╭─ Material

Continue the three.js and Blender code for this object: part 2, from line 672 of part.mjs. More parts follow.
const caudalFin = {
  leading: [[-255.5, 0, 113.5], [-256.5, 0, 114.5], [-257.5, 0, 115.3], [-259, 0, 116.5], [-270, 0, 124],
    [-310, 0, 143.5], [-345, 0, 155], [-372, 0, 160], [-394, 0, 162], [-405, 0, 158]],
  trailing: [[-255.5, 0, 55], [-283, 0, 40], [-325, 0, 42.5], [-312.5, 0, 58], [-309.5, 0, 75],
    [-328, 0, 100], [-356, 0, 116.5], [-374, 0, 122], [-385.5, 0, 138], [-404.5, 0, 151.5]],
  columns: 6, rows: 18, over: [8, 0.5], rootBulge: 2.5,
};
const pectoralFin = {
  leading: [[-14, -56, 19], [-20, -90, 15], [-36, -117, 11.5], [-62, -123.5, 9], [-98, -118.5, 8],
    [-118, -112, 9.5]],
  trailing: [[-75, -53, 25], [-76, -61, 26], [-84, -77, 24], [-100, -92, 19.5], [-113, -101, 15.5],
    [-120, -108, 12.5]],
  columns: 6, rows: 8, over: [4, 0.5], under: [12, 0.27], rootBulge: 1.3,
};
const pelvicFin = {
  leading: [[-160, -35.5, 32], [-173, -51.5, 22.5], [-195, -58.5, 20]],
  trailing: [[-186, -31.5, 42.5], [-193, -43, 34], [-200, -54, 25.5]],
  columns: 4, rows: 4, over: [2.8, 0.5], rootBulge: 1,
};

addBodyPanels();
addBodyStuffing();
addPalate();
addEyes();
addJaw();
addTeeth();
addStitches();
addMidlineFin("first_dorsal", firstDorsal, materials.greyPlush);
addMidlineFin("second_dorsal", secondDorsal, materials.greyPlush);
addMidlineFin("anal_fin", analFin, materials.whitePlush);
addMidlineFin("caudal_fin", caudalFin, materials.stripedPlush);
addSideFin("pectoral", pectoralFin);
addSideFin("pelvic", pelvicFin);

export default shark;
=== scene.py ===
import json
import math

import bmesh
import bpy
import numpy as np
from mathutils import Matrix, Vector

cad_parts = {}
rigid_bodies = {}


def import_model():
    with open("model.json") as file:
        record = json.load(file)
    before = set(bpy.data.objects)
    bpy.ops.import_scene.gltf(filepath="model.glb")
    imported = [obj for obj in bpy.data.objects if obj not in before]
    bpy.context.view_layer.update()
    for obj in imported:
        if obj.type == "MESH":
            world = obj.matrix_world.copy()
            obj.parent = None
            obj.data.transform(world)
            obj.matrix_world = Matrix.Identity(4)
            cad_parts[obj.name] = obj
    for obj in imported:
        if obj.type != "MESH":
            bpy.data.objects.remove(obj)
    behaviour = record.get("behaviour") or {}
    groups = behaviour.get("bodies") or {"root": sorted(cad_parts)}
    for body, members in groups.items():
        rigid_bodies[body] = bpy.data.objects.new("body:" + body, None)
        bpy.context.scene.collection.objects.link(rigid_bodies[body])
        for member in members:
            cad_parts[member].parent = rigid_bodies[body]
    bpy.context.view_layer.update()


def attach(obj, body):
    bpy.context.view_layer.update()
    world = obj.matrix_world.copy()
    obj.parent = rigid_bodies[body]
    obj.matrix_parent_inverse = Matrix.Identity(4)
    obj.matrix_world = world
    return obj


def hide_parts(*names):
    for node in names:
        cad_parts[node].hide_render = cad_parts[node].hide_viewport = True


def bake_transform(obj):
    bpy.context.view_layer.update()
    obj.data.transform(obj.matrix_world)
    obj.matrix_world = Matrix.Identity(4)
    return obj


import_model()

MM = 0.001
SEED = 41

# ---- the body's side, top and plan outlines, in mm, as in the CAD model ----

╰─

Exactly the lines from the line containing "addBodyPanels();" to the line containing "obj.data.transform(world)", both included, are to be set down; no other line belongs in the answer.

addBodyPanels();
addBodyStuffing();
addPalate();
addEyes();
addJaw();
addTeeth();
addStitches();
addMidlineFin("first_dorsal", firstDorsal, materials.greyPlush);
addMidlineFin("second_dorsal", secondDorsal, materials.greyPlush);
addMidlineFin("anal_fin", analFin, materials.whitePlush);
addMidlineFin("caudal_fin", caudalFin, materials.stripedPlush);
addSideFin("pectoral", pectoralFin);
addSideFin("pelvic", pelvicFin);

export default shark;
=== scene.py ===
import json
import math

import bmesh
import bpy
import numpy as np
from mathutils import Matrix, Vector

cad_parts = {}
rigid_bodies = {}


def import_model():
    with open("model.json") as file:
        record = json.load(file)
    before = set(bpy.data.objects)
    bpy.ops.import_scene.gltf(filepath="model.glb")
    imported = [obj for obj in bpy.data.objects if obj not in before]
    bpy.context.view_layer.update()
    for obj in imported:
        if obj.type == "MESH":
            world = obj.matrix_world.copy()
            obj.parent = None
            obj.data.transform(world)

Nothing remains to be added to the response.